## Your objective
Show every line where "body" occurs.
━━━━━━━━
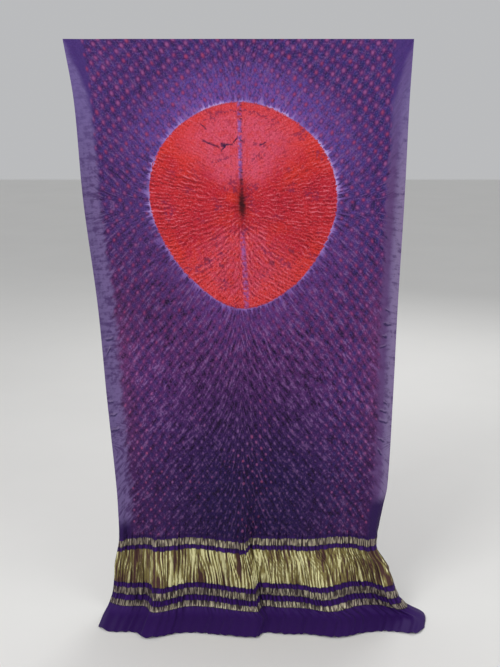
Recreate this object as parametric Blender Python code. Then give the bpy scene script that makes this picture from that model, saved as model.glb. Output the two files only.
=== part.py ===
"""A tie-dyed bandhani cloth, hung from its top edge with its woven gold end gathered above the floor.

The cloth is one woven length, so it is one thin solid. It hangs flat at the top, narrows to a
gathered waist at the head of the gold bands, flares in deep soft folds down to the floor, and its
plain end turns forward and lies there. Metres, +Z up, +X to the right, and the cloth faces -Y.
The origin is the middle of the top edge.
"""

import math
from collections import namedtuple

import bmesh
import bpy

# ---------------------------------------------------------------- driving sizes, in metres
CLOTH_THICKNESS = 0.0018
CLOTH_WIDTH = 0.95

# The hang: the drop to the cloth lying on the floor, the quarter turn into it, and the end beyond.
FLOOR_DROP = 1.640
TURN_RADIUS = 0.040
END_ON_FLOOR = 0.075

# The end's two corners lie rounded back over this share of the half width.
CORNER_SHARE = 0.10
CORNER_SET_BACK = 0.020

# The gathers at the head of the gold bands, and how far their widths differ.
GATHERS = 38
GATHER_SPREAD = 0.26
GATHER_WANDER = 0.16

# The tied disc stands a little proud of the field, with its knot at the middle.
DISC_DROP = 0.430
DISC_RADIUS = 0.265
DISC_RISE = 0.012
KNOT_RADIUS = 0.050
KNOT_DEPTH = 0.007

# Outside a crease near each edge the plain margin leans back from the field.
MARGIN_LEAN = 0.10

# On the floor the folds open out: this share of a fold's depth still stands up as a ridge, which
# dies out this far from the turn.
RIDGE_SHARE = 0.30
RIDGE_RUN = 0.12

# Where a fold is steep, the cloth still steps across by this share of its woven width.
LEAST_STEP = 0.35

# ---------------------------------------------------------------- tables
# "run" is always the distance down the cloth from its top edge, along the cloth itself, and
# "across" runs from -1 at the left edge to +1 at the right edge.
Edges = namedtuple("Edges", "name run left right")
Crease = namedtuple("Crease", "name run across")
Fold = namedtuple("Fold", "name across left_flank right_flank depths")
Gather = namedtuple("Gather", "name run depth")
Stretch = namedtuple("Stretch", "name run rows")

# Where the cloth's two edges hang: their x at each level.
OUTLINE = (
    Edges("top edge", 0.000, -0.450, 0.450),
    Edges("above disc", 0.150, -0.431, 0.447),
    Edges("disc widest", 0.410, -0.419, 0.445),
    Edges("below disc", 0.700, -0.392, 0.439),
    Edges("middle field", 0.980, -0.376, 0.436),
    Edges("lower field", 1.240, -0.358, 0.430),
    Edges("above waist", 1.305, -0.355, 0.419),
    Edges("waist", 1.385, -0.352, 0.406),
    Edges("first stripe", 1.436, -0.361, 0.406),
    Edges("wide band", 1.480, -0.371, 0.435),
    Edges("second stripe", 1.575, -0.381, 0.470),
    Edges("third stripe", 1.612, -0.392, 0.494),
    Edges("floor turn", 1.658, -0.407, 0.548),
    Edges("end hem", 1.740, -0.414, 0.538),
)

# The crease that sets off each plain margin, the same on both sides.
MARGIN_CREASE = (
    Crease("held corner", 0.000, 1.000),
    Crease("meets the field", 0.190, 0.900),
    Crease("waist", 1.400, 0.900),
    Crease("end hem", 1.740, 0.940),
)

# The main folds. A flank is how far a fold runs out to that side, as a share of the half width,
# and the depths say how far its crest stands forward at each of FOLD_LEVELS.
FOLD_LEVELS = (0.00, 0.43, 1.00, 1.28, 1.40, 1.56, 1.66, 1.74)
FOLDS = (
    Fold("left roll", -1.02, 0.10, 0.085, (0.004, 0.002, 0.006, 0.018, 0.040, 0.004, 0.000, 0.000)),
    Fold("left edge", -0.87, 0.12, 0.115, (-0.004, -0.002, 0.002, 0.004, 0.010, 0.013, 0.010, 0.006)),
    Fold("left fold", -0.68, 0.07, 0.170, (0.003, 0.000, 0.004, 0.010, 0.022, 0.048, 0.050, 0.040)),
    Fold("left of middle", -0.28, 0.16, 0.180, (0.000, 0.003, 0.004, 0.007, 0.010, 0.012, 0.014, 0.012)),
    Fold("middle fold", -0.035, 0.20, 0.055, (0.003, 0.003, 0.009, 0.020, 0.038, 0.045, 0.044, 0.034)),
    Fold("right of middle", 0.17, 0.12, 0.160, (0.001, 0.004, 0.006, 0.010, 0.016, 0.018, 0.022, 0.018)),
    Fold("right fold", 0.46, 0.15, 0.160, (0.002, 0.000, 0.005, 0.010, 0.018, 0.044, 0.046, 0.036)),
    Fold("right edge", 0.94, 0.11, 0.070, (-0.003, -0.002, 0.003, 0.009, 0.024, 0.038, 0.030, 0.016)),
)

# How deep the small gathers run at each level, from crest to trough.
GATHER_DEPTHS = (
    Gather("top edge", 0.000, 0.0006),
    Gather("field", 1.000, 0.0012),
    Gather("lower field", 1.280, 0.0022),
    Gather("waist", 1.400, 0.0062),
    Gather("wide band", 1.480, 0.0056),
    Gather("second stripe", 1.575, 0.0046),
    Gather("floor turn", 1.660, 0.0052),
    Gather("end hem", 1.740, 0.0046),
)

# Where each stretch of the cloth starts, and its rows of faces.
STRETCHES = (
    Stretch("heading", 0.000, 3),
    Stretch("disc", 0.150, 12),
    Stretch("field", 0.710, 7),
    Stretch("waist", 1.320, 2),
    Stretch("first stripe", 1.400, 1),
    Stretch("first gap", 1.423, 1),
    Stretch("wide band", 1.436, 2),
    Stretch("second gap", 1.546, 1),
    Stretch("second stripe", 1.565, 1),
    Stretch("plain line", 1.587, 1),
    Stretch("third stripe", 1.604, 1),
    Stretch("turn", 1.627, 2),
    Stretch("end on floor", 1.664, 2),
)
GOLD_STRETCHES = ("first stripe", "wide band", "second stripe", "third stripe")


def curve_through(stations, values, at):
    """Reads a smooth curve through (station, value) pairs at one station."""
    last = len(stations) - 1
    at = min(max(at, stations[0]), stations[last])
    i = max(k for k in range(last) if stations[k] <= at)
    span = stations[i + 1] - stations[i]
    t = (at - stations[i]) / span

    def slope(k):
        low, high = max(k - 1, 0), min(k + 1, last)
        return (values[high] - values[low]) / (stations[high] - stations[low])

    start = (2 * t**3 - 3 * t**2 + 1) * values[i] + (t**3 - 2 * t**2 + t) * span * slope(i)
    end = (3 * t**2 - 2 * t**3) * values[i + 1] + (t**3 - t**2) * span * slope(i + 1)
    return start + end


def column_at(table, column, run):
    """Reads one named column of a table at a distance down the cloth."""
    return curve_through([row.run for row in table], [getattr(row, column) for row in table], run)


def side_profile(run):
    """Reach forward, drop and turn of the cloth's own line, seen from the side.

    It hangs straight, turns forward through a quarter round and lies flat on the floor.
    """
    turn_starts = FLOOR_DROP - TURN_RADIUS
    turn = min(max((run - turn_starts) / TURN_RADIUS, 0.0), math.pi / 2)
    on_floor = max(run - turn_starts - TURN_RADIUS * math.pi / 2, 0.0)
    reach = TURN_RADIUS * (1 - math.cos(turn)) + on_floor
    drop = min(run, turn_starts) + TURN_RADIUS * math.sin(turn)
    return reach, drop, turn


def main_folds(across, run):
    """How far the main folds stand forward of the hanging plane."""
    depth = 0.0
    for fold in FOLDS:
        flank = fold.left_flank if across < fold.across else fold.right_flank
        crest = curve_through(FOLD_LEVELS, fold.depths, run)
        depth += crest * math.exp(-(((across - fold.across) / flank) ** 2))
    return depth


def disc_relief(x, run):
    """The tied disc's shallow swell, drawn in to a pinched knot at its middle."""
    radius = math.hypot(x, run - DISC_DROP)
    swell = DISC_RISE * max(1 - (radius / DISC_RADIUS) ** 2, 0.0) ** 1.5
    return swell - KNOT_DEPTH * math.exp(-((radius / KNOT_RADIUS) ** 2))


def margin_lean(across, run):
    """How far a plain margin leans back outside its crease."""
    return MARGIN_LEAN * max(abs(across) - column_at(MARGIN_CREASE, "across", run), 0.0)


def gather_lines():
    """Places across the cloth of each gather's crest and trough, unevenly spaced, from -1 to +1."""
    widths = []
    for i in range(2 * GATHERS):
        quick, slow = math.sin(1.7 * i), math.sin(0.61 * i + 1.3)
        widths.append(1 + GATHER_SPREAD * quick + GATHER_WANDER * slow)
    whole = sum(widths)
    lines = [-1.0]
    for width in widths:
        lines.append(lines[-1] + 2 * width / whole)
    return lines


def gather_relief(column, run):
    """Crests on the odd lines and troughs on the even ones, each a little deeper or shallower."""
    uneven = 0.75 + 0.25 * math.sin(2.1 * column + 3.0 * run)
    return column_at(GATHER_DEPTHS, "depth", run) * uneven if column % 2 else 0.0


def cloth_length():
    """The cloth's length along its own line, from its top edge to its end hem."""
    return FLOOR_DROP - TURN_RADIUS + TURN_RADIUS * math.pi / 2 + END_ON_FLOOR


def stretches():
    """Each stretch of the cloth's length with the place where it ends."""
    ends = [stretch.run for stretch in STRETCHES[1:]] + [cloth_length()]
    return list(zip(STRETCHES, ends))


def row_places():
    """Distances down the cloth at which the rows of faces meet."""
    places = []
    for stretch, end in stretches():
        step = (end - stretch.run) / stretch.rows
        places += [stretch.run + step * k for k in range(stretch.rows)]
    return places + [cloth_length()]


def row_points(run, lines):
    """The points of one row across the cloth, its folds taking up the woven width."""
    left = column_at(OUTLINE, "left", run)
    right = column_at(OUTLINE, "right", run)
    reach, drop, turn = side_profile(run)
    folds = [main_folds(across, run) for across in lines]
    small = [gather_relief(column, run) for column in range(len(lines))]
    steps = []
    for k in range(len(lines) - 1):
        woven = CLOTH_WIDTH * (lines[k + 1] - lines[k]) / 2
        rise = folds[k + 1] + small[k + 1] - folds[k] - small[k]
        steps.append(math.sqrt(max(woven**2 - rise**2, (LEAST_STEP * woven) ** 2)))
    scale = (right - left) / sum(steps)
    opening = max(1 - ((run - FLOOR_DROP) / RIDGE_RUN) ** 2, 0.0)
    points, x = [], left
    for k, across in enumerate(lines):
        relief = small[k] + disc_relief(x - (left + right) / 2, run)
        ridge = RIDGE_SHARE * max(folds[k], 0.0) * opening * math.sin(turn) ** 2
        corner = max(abs(across) - 1 + CORNER_SHARE, 0.0) / CORNER_SHARE
        set_back = CORNER_SET_BACK * corner**2 * math.sin(turn)
        y = -folds[k] - reach - relief * math.cos(turn) + margin_lean(across, run) + set_back
        z = -drop + relief * math.sin(turn) + ridge
        points.append((x, y, z))
        if k < len(steps):
            x += steps[k] * scale
    return points


def dye(name, colour, roughness, metallic=0.0):
    """A Principled material."""
    material = bpy.data.materials.new(name)
    material.use_nodes = True
    shader = material.node_tree.nodes["Principled BSDF"]
    shader.inputs["Base Color"].default_value = (*colour, 1.0)
    shader.inputs["Roughness"].default_value = roughness
    shader.inputs["Metallic"].default_value = metallic
    return material


def is_gold(run):
    """Whether a distance down the cloth lies in a woven gold band."""
    return any(item.run <= run < end and item.name in GOLD_STRETCHES for item, end in stretches())


def bandhani_cloth():
    """The whole cloth: a sheet of rows and gather lines, given its thickness."""
    lines = gather_lines()
    places = row_places()
    bm = bmesh.new()
    grid = [[bm.verts.new(point) for point in row_points(run, lines)] for run in places]
    for r in range(len(places) - 1):
        for c in range(len(lines) - 1):
            corners = (grid[r][c], grid[r + 1][c], grid[r + 1][c + 1], grid[r][c + 1])
            face = bm.faces.new(corners)
            face.material_index = int(is_gold((places[r] + places[r + 1]) / 2))
            face.smooth = True
    mesh = bpy.data.meshes.new("bandhani_cloth")
    bm.to_mesh(mesh)
    bm.free()
    mesh.materials.append(dye("violet_dyed_silk", (0.075, 0.027, 0.120), 0.62))
    mesh.materials.append(dye("woven_gold", (0.42, 0.36, 0.15), 0.38, 0.75))
    cloth = bpy.data.objects.new("bandhani_cloth", mesh)
    bpy.context.scene.collection.objects.link(cloth)
    thickness = cloth.modifiers.new("cloth_thickness", "SOLIDIFY")
    thickness.thickness = CLOTH_THICKNESS
    thickness.offset = 0.0
    thickness.use_rim = True
    return cloth


def clear_scene():
    """Removes what the scene starts with."""
    for item in list(bpy.data.objects):
        bpy.data.objects.remove(item)


clear_scene()
bandhani_cloth()
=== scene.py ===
"""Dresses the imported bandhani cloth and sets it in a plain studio.

The cloth is one crinkled sheet of tie-dyed silk, laid over the folds of its solid. It has a dotted
violet field, a large red tied disc, plain margins, and woven gold bands gathered at its lower end.
Metres, +Z up, +X to the right, and the cloth faces -Y; the origin is the middle of its top edge.
"""

from __future__ import annotations

import logging
import math
from dataclasses import dataclass
from enum import Enum
from typing import NamedTuple, Sequence, Union

import bpy
import numpy as np
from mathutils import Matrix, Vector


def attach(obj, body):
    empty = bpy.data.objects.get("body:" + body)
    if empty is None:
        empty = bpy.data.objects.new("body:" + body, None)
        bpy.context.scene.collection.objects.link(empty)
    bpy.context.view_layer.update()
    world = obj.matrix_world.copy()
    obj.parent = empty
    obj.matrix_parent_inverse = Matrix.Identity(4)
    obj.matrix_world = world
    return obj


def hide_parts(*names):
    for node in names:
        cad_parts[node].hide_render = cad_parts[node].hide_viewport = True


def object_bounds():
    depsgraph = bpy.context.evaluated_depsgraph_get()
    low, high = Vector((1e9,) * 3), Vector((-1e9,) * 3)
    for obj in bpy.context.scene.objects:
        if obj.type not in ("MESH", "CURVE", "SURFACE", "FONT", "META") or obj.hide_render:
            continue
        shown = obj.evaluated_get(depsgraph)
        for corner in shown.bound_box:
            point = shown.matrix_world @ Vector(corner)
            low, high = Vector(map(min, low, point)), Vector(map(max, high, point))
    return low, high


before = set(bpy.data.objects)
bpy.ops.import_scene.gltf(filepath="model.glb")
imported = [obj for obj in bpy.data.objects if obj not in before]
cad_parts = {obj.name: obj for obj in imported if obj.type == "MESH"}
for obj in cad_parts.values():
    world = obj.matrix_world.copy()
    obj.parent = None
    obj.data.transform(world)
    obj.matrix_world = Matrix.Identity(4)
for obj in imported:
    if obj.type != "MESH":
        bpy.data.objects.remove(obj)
CAD_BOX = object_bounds()

log = logging.getLogger("bandhani_cloth")
Array = np.ndarray
Colour = tuple[float, float, float]
TURN = 2 * math.pi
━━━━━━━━
## Expected answer
def attach(obj, body):
    empty = bpy.data.objects.get("body:" + body)
        empty = bpy.data.objects.new("body:" + body, None)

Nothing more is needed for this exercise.